-- START OF MATERIAL PROVIDED --

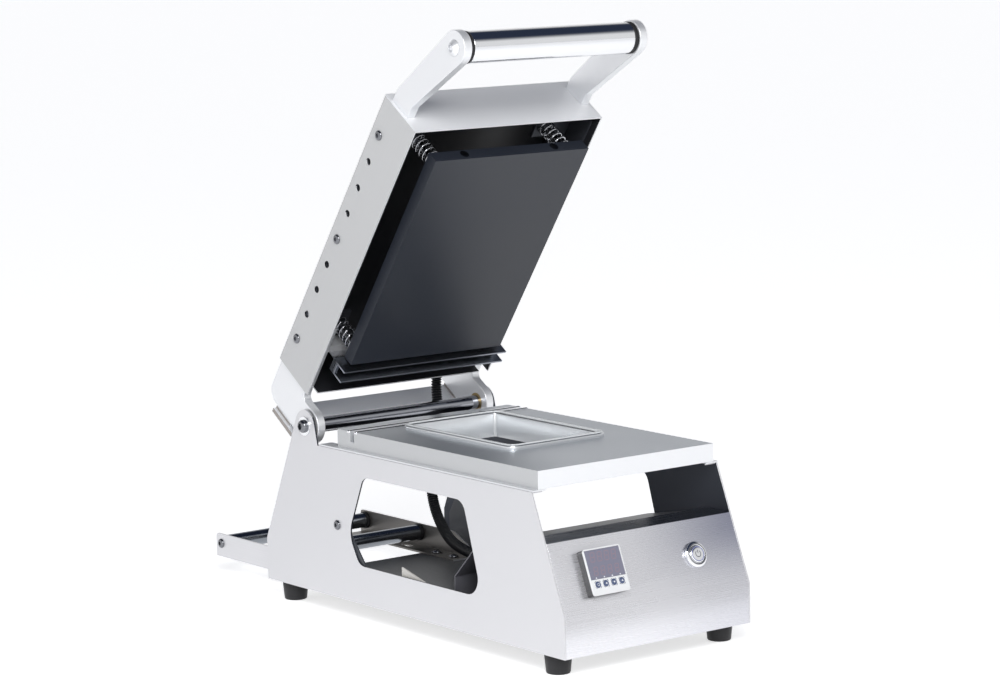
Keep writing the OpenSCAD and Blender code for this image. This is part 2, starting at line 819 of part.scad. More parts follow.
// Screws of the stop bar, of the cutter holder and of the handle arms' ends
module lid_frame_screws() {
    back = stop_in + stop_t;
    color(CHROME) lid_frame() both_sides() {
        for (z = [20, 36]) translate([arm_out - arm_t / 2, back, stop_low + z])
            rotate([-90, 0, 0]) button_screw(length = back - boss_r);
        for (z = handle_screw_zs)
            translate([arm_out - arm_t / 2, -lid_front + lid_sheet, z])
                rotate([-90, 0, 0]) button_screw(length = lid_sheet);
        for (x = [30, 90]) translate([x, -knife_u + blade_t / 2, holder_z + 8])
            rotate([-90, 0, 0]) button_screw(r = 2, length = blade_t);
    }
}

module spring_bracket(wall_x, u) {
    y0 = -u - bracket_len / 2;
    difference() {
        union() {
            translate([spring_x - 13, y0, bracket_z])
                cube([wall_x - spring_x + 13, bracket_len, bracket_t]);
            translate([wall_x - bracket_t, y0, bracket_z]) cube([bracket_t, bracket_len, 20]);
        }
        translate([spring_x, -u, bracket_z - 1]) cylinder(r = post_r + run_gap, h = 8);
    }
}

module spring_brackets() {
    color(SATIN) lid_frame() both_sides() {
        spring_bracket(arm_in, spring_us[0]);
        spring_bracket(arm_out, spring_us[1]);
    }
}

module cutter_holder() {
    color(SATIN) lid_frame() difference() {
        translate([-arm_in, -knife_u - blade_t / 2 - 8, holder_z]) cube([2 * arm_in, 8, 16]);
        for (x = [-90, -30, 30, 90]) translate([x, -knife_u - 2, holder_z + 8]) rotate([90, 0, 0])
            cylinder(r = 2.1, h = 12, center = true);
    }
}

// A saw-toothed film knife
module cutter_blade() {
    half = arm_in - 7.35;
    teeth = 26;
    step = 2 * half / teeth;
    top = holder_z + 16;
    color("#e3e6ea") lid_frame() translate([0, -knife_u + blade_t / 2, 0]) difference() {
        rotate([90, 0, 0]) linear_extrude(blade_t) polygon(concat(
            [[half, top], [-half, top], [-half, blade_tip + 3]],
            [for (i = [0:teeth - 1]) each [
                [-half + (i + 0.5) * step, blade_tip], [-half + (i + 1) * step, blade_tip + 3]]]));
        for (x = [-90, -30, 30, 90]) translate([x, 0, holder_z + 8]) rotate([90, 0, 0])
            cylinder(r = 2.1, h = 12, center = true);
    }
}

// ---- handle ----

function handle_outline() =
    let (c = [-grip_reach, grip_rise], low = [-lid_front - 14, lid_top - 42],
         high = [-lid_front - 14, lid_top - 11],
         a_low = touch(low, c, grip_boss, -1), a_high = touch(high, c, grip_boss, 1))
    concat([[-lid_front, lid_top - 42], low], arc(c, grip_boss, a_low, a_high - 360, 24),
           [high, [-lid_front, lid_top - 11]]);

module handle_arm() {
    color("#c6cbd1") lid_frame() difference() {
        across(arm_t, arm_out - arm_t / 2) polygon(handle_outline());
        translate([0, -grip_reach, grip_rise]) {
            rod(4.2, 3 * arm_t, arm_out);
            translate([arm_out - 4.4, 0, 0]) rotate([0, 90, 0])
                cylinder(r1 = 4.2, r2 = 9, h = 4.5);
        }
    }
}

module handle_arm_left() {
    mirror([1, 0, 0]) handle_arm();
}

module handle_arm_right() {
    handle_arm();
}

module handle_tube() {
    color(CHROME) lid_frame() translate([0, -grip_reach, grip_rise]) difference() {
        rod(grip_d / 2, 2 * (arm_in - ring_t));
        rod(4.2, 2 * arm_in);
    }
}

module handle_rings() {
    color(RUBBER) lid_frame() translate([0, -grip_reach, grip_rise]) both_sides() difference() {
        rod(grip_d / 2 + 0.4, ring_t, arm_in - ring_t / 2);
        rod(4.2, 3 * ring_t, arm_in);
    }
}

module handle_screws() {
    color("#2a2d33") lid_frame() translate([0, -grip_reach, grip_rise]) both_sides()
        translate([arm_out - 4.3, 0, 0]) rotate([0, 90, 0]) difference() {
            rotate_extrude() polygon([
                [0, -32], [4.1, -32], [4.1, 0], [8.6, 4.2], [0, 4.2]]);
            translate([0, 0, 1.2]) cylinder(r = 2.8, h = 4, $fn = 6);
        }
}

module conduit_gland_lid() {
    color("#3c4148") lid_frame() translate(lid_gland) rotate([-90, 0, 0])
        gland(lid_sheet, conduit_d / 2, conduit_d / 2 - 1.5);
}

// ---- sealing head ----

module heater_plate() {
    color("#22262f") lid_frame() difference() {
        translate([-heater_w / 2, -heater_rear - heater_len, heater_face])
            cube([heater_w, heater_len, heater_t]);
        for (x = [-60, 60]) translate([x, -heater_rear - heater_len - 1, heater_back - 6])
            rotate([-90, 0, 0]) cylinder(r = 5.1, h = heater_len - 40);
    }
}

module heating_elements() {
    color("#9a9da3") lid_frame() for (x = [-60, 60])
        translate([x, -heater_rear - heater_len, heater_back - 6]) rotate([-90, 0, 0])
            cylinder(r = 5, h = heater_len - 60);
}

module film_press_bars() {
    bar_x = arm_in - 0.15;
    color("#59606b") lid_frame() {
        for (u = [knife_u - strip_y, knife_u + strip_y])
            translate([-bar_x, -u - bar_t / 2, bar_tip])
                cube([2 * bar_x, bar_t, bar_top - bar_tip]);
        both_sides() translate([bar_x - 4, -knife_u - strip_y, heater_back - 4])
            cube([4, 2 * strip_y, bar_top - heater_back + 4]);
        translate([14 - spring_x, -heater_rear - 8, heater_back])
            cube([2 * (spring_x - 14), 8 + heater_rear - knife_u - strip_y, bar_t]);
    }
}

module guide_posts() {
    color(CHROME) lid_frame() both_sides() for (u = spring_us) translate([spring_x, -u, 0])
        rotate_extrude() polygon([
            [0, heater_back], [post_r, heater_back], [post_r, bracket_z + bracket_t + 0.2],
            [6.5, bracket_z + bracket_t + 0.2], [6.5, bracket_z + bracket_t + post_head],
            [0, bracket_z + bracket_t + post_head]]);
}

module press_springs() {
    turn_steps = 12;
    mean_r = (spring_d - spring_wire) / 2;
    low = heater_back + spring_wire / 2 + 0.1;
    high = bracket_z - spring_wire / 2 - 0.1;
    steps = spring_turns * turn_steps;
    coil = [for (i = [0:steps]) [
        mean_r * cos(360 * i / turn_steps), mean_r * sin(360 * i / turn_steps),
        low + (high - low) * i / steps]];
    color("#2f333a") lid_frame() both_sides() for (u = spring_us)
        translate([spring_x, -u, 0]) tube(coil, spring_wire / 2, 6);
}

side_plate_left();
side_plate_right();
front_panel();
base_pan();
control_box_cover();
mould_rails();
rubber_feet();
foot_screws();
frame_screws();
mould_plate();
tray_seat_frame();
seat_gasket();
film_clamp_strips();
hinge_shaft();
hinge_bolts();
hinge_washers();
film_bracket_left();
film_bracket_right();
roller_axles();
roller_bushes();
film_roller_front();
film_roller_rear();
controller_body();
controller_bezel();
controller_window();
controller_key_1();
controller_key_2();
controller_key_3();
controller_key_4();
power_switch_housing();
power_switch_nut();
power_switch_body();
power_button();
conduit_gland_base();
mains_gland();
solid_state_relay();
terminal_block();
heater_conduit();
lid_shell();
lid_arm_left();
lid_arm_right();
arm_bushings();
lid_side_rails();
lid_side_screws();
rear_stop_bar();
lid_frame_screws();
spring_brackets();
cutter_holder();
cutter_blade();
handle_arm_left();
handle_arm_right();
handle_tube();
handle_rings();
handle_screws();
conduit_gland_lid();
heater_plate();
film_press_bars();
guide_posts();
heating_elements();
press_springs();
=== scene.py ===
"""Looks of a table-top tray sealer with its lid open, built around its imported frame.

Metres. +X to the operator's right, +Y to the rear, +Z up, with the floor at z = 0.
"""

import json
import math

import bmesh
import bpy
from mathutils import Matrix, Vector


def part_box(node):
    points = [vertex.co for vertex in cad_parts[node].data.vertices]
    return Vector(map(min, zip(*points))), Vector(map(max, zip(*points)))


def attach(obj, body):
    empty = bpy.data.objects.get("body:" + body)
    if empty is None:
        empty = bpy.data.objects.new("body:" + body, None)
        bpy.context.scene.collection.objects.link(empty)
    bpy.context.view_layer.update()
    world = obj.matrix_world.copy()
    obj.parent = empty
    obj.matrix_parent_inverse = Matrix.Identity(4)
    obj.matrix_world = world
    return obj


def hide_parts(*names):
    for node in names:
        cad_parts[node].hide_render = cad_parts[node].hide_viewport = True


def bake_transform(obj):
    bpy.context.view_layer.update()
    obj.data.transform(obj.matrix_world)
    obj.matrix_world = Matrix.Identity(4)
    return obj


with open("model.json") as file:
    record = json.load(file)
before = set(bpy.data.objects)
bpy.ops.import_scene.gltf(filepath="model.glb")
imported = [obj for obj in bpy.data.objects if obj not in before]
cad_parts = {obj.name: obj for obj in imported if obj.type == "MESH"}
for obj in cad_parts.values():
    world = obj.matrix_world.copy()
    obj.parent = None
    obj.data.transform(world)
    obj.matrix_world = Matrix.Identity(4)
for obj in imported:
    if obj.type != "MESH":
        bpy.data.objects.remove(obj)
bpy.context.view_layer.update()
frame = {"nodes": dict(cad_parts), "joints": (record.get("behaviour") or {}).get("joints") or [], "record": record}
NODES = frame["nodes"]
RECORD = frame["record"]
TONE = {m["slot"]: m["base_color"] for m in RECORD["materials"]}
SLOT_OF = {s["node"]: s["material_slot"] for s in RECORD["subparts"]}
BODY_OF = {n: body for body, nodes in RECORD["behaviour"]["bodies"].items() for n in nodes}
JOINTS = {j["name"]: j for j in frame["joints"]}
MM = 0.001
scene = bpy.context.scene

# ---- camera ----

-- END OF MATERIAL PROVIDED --

■ **WHAT IS EXPECTED**
Copy exactly the lines from the line with "side_plate_left();" up to and including the line with "for node in", and no other lines.

■ **CORRECT ANSWER**
side_plate_left();
side_plate_right();
front_panel();
base_pan();
control_box_cover();
mould_rails();
rubber_feet();
foot_screws();
frame_screws();
mould_plate();
tray_seat_frame();
seat_gasket();
film_clamp_strips();
hinge_shaft();
hinge_bolts();
hinge_washers();
film_bracket_left();
film_bracket_right();
roller_axles();
roller_bushes();
film_roller_front();
film_roller_rear();
controller_body();
controller_bezel();
controller_window();
controller_key_1();
controller_key_2();
controller_key_3();
controller_key_4();
power_switch_housing();
power_switch_nut();
power_switch_body();
power_button();
conduit_gland_base();
mains_gland();
solid_state_relay();
terminal_block();
heater_conduit();
lid_shell();
lid_arm_left();
lid_arm_right();
arm_bushings();
lid_side_rails();
lid_side_screws();
rear_stop_bar();
lid_frame_screws();
spring_brackets();
cutter_holder();
cutter_blade();
handle_arm_left();
handle_arm_right();
handle_tube();
handle_rings();
handle_screws();
conduit_gland_lid();
heater_plate();
film_press_bars();
guide_posts();
heating_elements();
press_springs();
=== scene.py ===
"""Looks of a table-top tray sealer with its lid open, built around its imported frame.

Metres. +X to the operator's right, +Y to the rear, +Z up, with the floor at z = 0.
"""

import json
import math

import bmesh
import bpy
from mathutils import Matrix, Vector


def part_box(node):
    points = [vertex.co for vertex in cad_parts[node].data.vertices]
    return Vector(map(min, zip(*points))), Vector(map(max, zip(*points)))


def attach(obj, body):
    empty = bpy.data.objects.get("body:" + body)
    if empty is None:
        empty = bpy.data.objects.new("body:" + body, None)
        bpy.context.scene.collection.objects.link(empty)
    bpy.context.view_layer.update()
    world = obj.matrix_world.copy()
    obj.parent = empty
    obj.matrix_parent_inverse = Matrix.Identity(4)
    obj.matrix_world = world
    return obj


def hide_parts(*names):
    for node in names:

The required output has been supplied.